India Congress ministers quit amid scandals

  • 10 May 2013
  • From the section Asia
Former Indian Railway Minister Pawan Kumar Bansal and former Law Minister Ashwani Kumar
Image caption Congress is in crisis talks after Pawan Kumar Bansal (L) and Ashwani Kumar resigned

Two Indian ministers have resigned over links with corruption claims, plunging the Congress party into crisis.

Railway Minister Pawan Kumar Bansal and Law Minister Ashwani Kumar resigned in separate incidents.

Mr Bansal quit after police arrested his nephew for bribery, and Mr Kumar stepped down amid claims he influenced a report into the coal industry.

Reports suggest Congress leaders are holding crisis meetings. The government has been beset by corruption scandals.

Mr Bansal called for a police investigation into the bribery allegations.

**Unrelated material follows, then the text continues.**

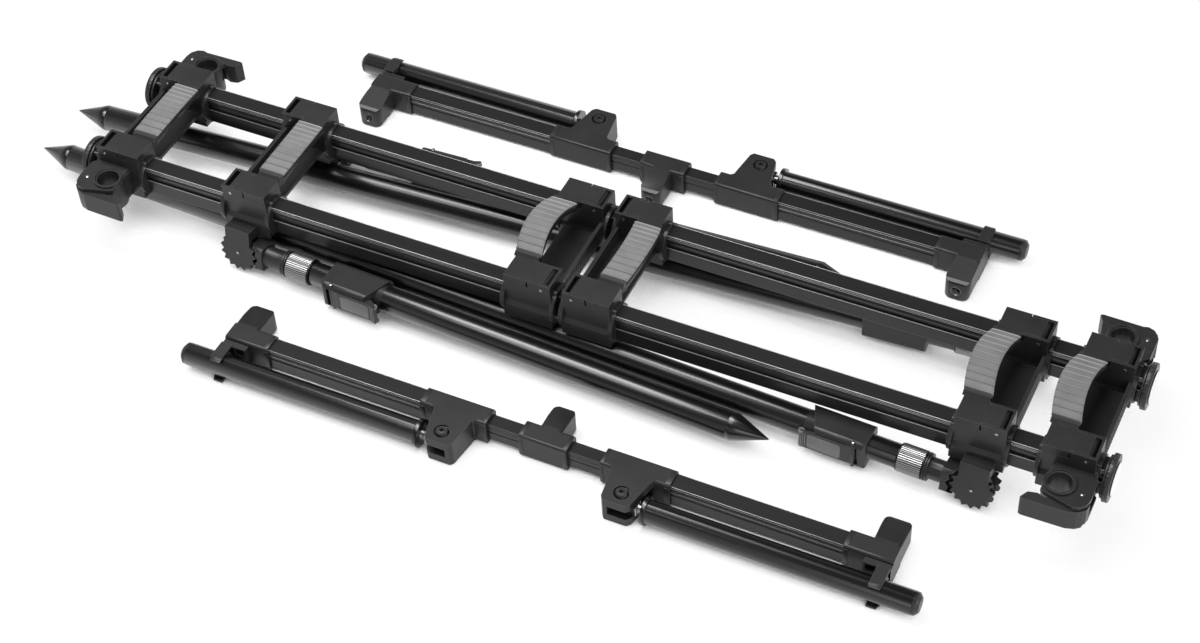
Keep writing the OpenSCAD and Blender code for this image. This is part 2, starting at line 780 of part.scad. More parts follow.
// Moves a bar drawn with its posts towards +Y to the near or far side
module at_bar(near) {
    translate([near ? near_bar_x : far_bar_x, near ? -bar_y : bar_y, 0])
        rotate([0, 0, near ? 180 : 0]) children();
}

// The right half of a bar as seen in the photo is the left half of a turned bar
module at_half(near, right) {
    placed() at_bar(near) mirror([near == right ? 1 : 0, 0, 0]) children();
}

module at_post(near, right) {
    at_half(near, right) translate([bolt_x, post_off, post_z]) children();
}

// One call for each sub-part

left_outer_rails();
right_outer_rails();
inner_rails();
left_end_caps();
right_end_caps();
bridge_1();
bridge_2();
bridge_3();
bridge_4();
bridge_5();
bridge_6();
lever(0);  // lever_1
lever(1);  // lever_2
lever(2);  // lever_3
lever(3);  // lever_4
lever(4);  // lever_5
lever(5);  // lever_6
grip(0);  // grip_1
grip(1);  // grip_2
grip(2);  // grip_3
grip(3);  // grip_4
grip(4);  // grip_5
grip(5);  // grip_6
post_clamp(0, -1);  // post_clamp_near_left
post_clamp(5, -1);  // post_clamp_near_right
post_clamp(0, 1);  // post_clamp_far_left
post_clamp(5, 1);  // post_clamp_far_right
leg_knuckle(0);  // leg_knuckle_near_left
leg_knuckle(1);  // leg_knuckle_near_right
leg_knuckle(2);  // leg_knuckle_far_left
leg_knuckle(3);  // leg_knuckle_far_right
leg_ring(0);  // leg_ring_near_left
leg_ring(1);  // leg_ring_near_right
leg_ring(2);  // leg_ring_far_left
leg_ring(3);  // leg_ring_far_right
leg_outer(0);  // leg_outer_near_left
leg_outer(1);  // leg_outer_near_right
leg_outer(2);  // leg_outer_far_left
leg_outer(3);  // leg_outer_far_right
leg_lock(0);  // leg_lock_near_left
leg_lock(1);  // leg_lock_near_right
leg_lock(2);  // leg_lock_far_left
leg_lock(3);  // leg_lock_far_right
placed() at_bar(true) bar_core();  // near_bar_core
at_half(true, false) bar_arm();  // near_bar_left_arm
at_half(true, true) bar_arm();  // near_bar_right_arm
at_post(true, false) post();  // near_left_post
at_post(true, true) post();  // near_right_post
placed() at_bar(false) bar_core();  // far_bar_core
at_half(false, false) bar_arm();  // far_bar_left_arm
at_half(false, true) bar_arm();  // far_bar_right_arm
at_post(false, false) post();  // far_left_post
at_post(false, true) post();  // far_right_post
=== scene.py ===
"""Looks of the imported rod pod, made around its solids.

Sizes are in millimetres until a piece is placed.
"""
import math

import bmesh
import bpy
from mathutils import Matrix, Vector


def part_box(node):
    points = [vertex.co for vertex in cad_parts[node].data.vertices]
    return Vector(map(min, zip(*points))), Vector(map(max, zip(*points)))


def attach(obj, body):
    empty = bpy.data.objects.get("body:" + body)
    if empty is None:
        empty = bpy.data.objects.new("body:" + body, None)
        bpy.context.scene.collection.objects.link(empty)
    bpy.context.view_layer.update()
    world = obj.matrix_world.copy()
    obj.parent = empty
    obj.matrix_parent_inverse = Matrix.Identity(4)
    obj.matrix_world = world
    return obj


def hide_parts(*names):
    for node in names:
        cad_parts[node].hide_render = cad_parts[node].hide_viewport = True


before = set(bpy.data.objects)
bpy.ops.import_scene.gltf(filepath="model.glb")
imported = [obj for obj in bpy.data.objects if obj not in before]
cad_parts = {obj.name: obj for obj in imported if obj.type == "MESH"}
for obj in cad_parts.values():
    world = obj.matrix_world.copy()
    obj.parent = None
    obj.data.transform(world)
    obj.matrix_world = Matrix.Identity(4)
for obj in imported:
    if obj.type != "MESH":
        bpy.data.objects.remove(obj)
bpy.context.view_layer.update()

# Driving sizes as the solids have them, in millimetres and degrees
MM = 0.001
RAIL_OUT = 450.0
RAIL_Y = 49.6
RAIL_MID_Z = 49.2
CAP_TEETH = 36
BRIDGE_X = [-420.0, -293.3, -26.3, 26.3, 354.5, 423.1]
HINGE_SIDE = [-1, -1, 1, -1, 1, 1]
BLOCK_HALF = 20.8
BLOCK_W = 11.95
BLOCK_TOP = 77.0
PIN_X = 12.8
PIN_Z = 71.3
GRIP_LEN = 64.6
GRIP_W = 23.4
GRIP_BOW = 4.4
GRIP_ARCH = 6.4
GRIP_RIBS = 10
SOCKET_Y = 79.4
SOCKET_TOP = 61.5
EAR_PIN_X = 18.6
EAR_PIN_Y = SOCKET_Y + 4.4
LEG_NAMES = ["near_left", "near_right", "far_left", "far_right"]
LEG_X = [-296.8, 358.0, -296.8, 358.0]
LEG_SIDE = [-1, -1, 1, 1]
LEG_YAW = [2.5, -2.45, 2.5, -3.05]
FOLD_LEAN = 10.0
HUB_Y = 70.1
LEG_Z = 18.4
KNURLS = 44
KNURL_MARGIN = 1.35
RING_FROM = [47.8, 40.2, 47.8, 40.2]
RING_TO = [71.5, 62.3, 71.5, 62.3]
LOCK_AT = [100.0, 96.0, 100.0, 96.0]
LOCK_LEN = 43.6
LOCK_LOW = 14.5
LOCK_EDGE = [18.0, 14.6, 18.0, 14.6]
BAR_Y = 161.0
BAR_X = {"near": 38.0, "far": -6.0}
BAR_END = 280.0
SLEEVE_END = 20.85
ARM_FROM = 109.05
ARM_TO = 250.95
BAR_H = 24.0
BOLT_X = 78.0
POST_OFF = 28.5
POST_LEN = 242.0
PLUG_LEN = 5.0
STUD_FROM = 13.05
STUD_TO = 18.95
HOLE_Z = 9.8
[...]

"I have always observed the highest standard of probity in public life," he told local media.

'Caged parrot'

The opposition's demands for Mr Bansal to resign paralysed parliament and disrupted a budget session.

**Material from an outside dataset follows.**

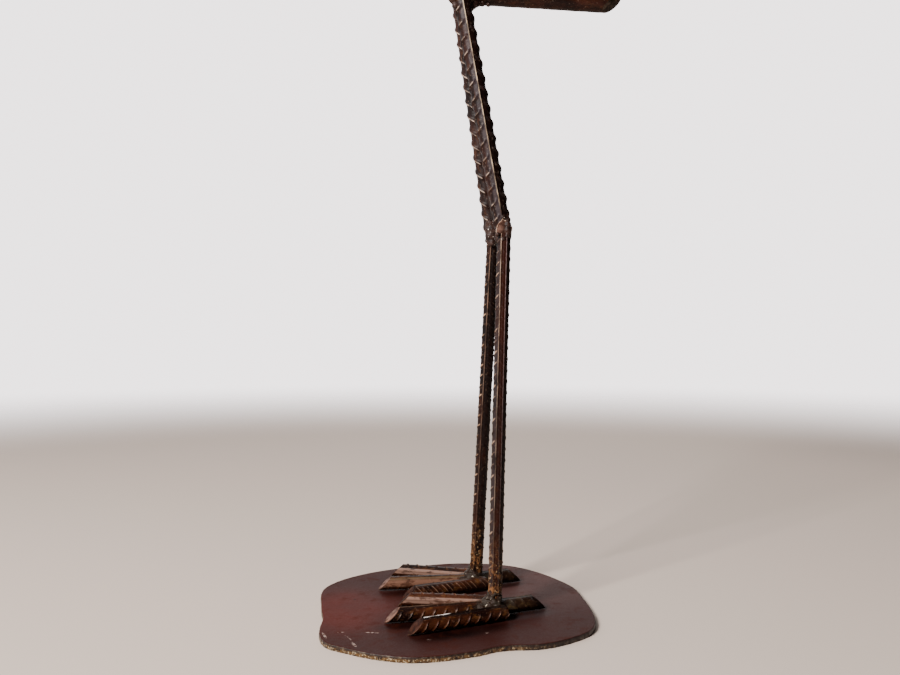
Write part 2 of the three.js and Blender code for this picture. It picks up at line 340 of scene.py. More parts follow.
def show(shader):
    addNode("OutputMaterial", [("Surface", shader)])


def readAttribute(name, output="Fac"):
    return addNode("Attribute", attribute_name=name)[output]


def objectPlace():
    return addNode("TexCoord")["Object"]


def partsOf(vector):
    return addNode("SeparateXYZ", [(0, vector)])


def lengthOf(vector):
    return addNode("VectorMath", [(0, vector)], operation="LENGTH")["Value"]


def texture(scale, detail, roughness, **more):
    # the settings of a noise; low and high are for patches, which show where the noise passes them
    return dict(scale=scale, detail=detail, roughness=roughness, **more)


def noiseOn(vector, scale, detail, roughness, stretch=(1, 1, 1), shift=0.0):
    place = addNode("Mapping", [("Vector", vector), ("Scale", stretch), ("Location", (shift,) * 3)])[0]
    return addNode("TexNoise", [("Vector", place), ("Scale", scale), ("Detail", detail),
                                      ("Roughness", roughness)])[0]


def ramp(value, low, high, lowTo=0.0, highTo=1.0):
    spread = [("Value", value), ("From Min", low), ("From Max", high), ("To Min", lowTo), ("To Max", highTo)]
    return addNode("MapRange", spread, interpolation_type="SMOOTHSTEP")[0]


def patches(vector, low, high, least=0.0, **cloud):
    return ramp(noiseOn(vector, **cloud), low, high, least)


def blendColour(factor, first, second):
    first, second = [(*tint, 1) if isinstance(tint, tuple) else tint for tint in (first, second)]
    mixed = addNode("Mix", [(0, factor), (6, first), (7, second)], data_type="RGBA")
    return mixed[2]  # the mix node's sockets for colour: 6 and 7 in, 2 out


def sums(kind, *values):
    return addNode("Math", enumerate(values), operation=kind)[0]


def product(first, *others):
    for other in others:
        first = sums("MULTIPLY", first, other)
    return first


def nearPoint(place, point, inner, outer, stretch=(1, 1, 0)):
    # 1 within inner of a point, 0 beyond outer
    shift = [-p * s for p, s in zip(point, stretch)]
    away = addNode("Mapping", [("Vector", place), ("Location", shift), ("Scale", stretch)])[0]
    return ramp(lengthOf(away), inner, outer, 1.0, 0.0)


def ellipse(place, point, length, width, turn, inner):
    # 1 in the middle of a turned ellipse, 0 beyond its rim
    pose = [("Vector", place), ("Location", (*point, 0)), ("Rotation", (0, 0, radians(turn)))]
    turned = addNode("Mapping", pose, vector_type="TEXTURE")[0]
    return nearPoint(turned, (0, 0, 0), inner, 1.0, (1 / length, 1 / width, 0))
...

The Congress party said it "was not going to spare anybody mired in corruption".

Mr Kumar resigned a day after the Supreme Court accused the government of interfering in a federal investigation into a coal industry scandal.

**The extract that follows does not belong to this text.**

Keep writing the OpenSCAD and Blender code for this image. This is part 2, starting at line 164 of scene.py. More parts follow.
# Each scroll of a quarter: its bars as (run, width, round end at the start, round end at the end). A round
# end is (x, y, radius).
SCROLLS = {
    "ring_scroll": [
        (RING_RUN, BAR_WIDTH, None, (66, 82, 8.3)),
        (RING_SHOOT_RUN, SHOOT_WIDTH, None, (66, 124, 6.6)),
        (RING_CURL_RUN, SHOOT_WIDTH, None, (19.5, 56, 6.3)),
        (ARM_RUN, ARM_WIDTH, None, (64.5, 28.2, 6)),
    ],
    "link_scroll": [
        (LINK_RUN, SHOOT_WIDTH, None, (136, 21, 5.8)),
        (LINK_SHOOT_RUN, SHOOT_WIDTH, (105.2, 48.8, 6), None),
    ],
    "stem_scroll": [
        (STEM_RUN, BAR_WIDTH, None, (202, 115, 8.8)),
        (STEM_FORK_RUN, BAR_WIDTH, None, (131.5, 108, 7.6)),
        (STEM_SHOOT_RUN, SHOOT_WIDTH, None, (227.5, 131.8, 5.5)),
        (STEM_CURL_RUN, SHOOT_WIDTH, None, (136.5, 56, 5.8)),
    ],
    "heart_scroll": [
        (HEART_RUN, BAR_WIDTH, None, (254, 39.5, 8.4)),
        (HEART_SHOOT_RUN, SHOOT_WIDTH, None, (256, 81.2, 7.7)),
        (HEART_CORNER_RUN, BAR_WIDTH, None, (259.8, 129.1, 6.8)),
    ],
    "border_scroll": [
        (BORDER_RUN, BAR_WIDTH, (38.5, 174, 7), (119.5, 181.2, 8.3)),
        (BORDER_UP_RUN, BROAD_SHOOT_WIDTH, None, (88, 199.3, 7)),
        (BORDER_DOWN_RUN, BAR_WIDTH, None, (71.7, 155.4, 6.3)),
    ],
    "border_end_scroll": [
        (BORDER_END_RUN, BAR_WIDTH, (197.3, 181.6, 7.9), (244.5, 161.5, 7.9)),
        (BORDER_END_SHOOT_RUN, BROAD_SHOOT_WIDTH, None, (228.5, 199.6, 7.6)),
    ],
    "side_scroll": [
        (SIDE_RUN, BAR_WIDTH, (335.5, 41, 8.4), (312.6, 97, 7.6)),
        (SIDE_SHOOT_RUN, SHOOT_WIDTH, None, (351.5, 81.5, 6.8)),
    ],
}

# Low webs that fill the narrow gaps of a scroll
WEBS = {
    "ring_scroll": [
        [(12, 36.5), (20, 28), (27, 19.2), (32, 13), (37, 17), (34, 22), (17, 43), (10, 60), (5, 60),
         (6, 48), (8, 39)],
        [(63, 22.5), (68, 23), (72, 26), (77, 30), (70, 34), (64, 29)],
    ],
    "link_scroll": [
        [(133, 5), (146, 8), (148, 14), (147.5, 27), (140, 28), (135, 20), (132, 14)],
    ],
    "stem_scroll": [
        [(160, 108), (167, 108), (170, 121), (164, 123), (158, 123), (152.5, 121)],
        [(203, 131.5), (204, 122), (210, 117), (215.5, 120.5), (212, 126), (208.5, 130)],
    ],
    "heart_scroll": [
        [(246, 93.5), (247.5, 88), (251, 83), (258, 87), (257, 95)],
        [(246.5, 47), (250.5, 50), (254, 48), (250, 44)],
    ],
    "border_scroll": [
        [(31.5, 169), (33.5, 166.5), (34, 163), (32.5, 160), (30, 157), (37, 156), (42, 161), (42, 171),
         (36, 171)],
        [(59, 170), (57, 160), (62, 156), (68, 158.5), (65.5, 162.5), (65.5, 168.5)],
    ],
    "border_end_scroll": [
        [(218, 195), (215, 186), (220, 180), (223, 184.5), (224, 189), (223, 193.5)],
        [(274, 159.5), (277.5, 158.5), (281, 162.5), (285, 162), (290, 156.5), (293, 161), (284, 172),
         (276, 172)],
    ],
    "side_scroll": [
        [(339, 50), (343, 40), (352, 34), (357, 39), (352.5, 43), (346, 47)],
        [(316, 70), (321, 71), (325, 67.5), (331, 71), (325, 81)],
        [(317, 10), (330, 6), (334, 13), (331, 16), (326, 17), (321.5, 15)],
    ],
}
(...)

Auditors have said India lost $210bn (£134bn) by selling off coalfields cheaply.

Image caption Opposition parties have called for PM Manmohan Singh to resign over the coal scandal

A report into the coal scandal by the Central Bureau of Investigation (CBI) was given to government ministers before it was submitted to court.

Judges say the report was changed after government members saw it, and accused the CBI of becoming a "caged parrot speaking in the master's voice".

Outraged opposition parties had demanded that both Mr Kumar and Prime Minister Manmohan Singh resign for trying to influence the investigation.

Opposition politicians accused the government of "looting the country" by selling coalfields to companies without competitive bidding.

Mr Singh denies any wrongdoing and has refused to quit.

Correspondents say the controversy has raised questions over the independence of India's leading investigation agency when it looks into scandals involving government ministers and officials.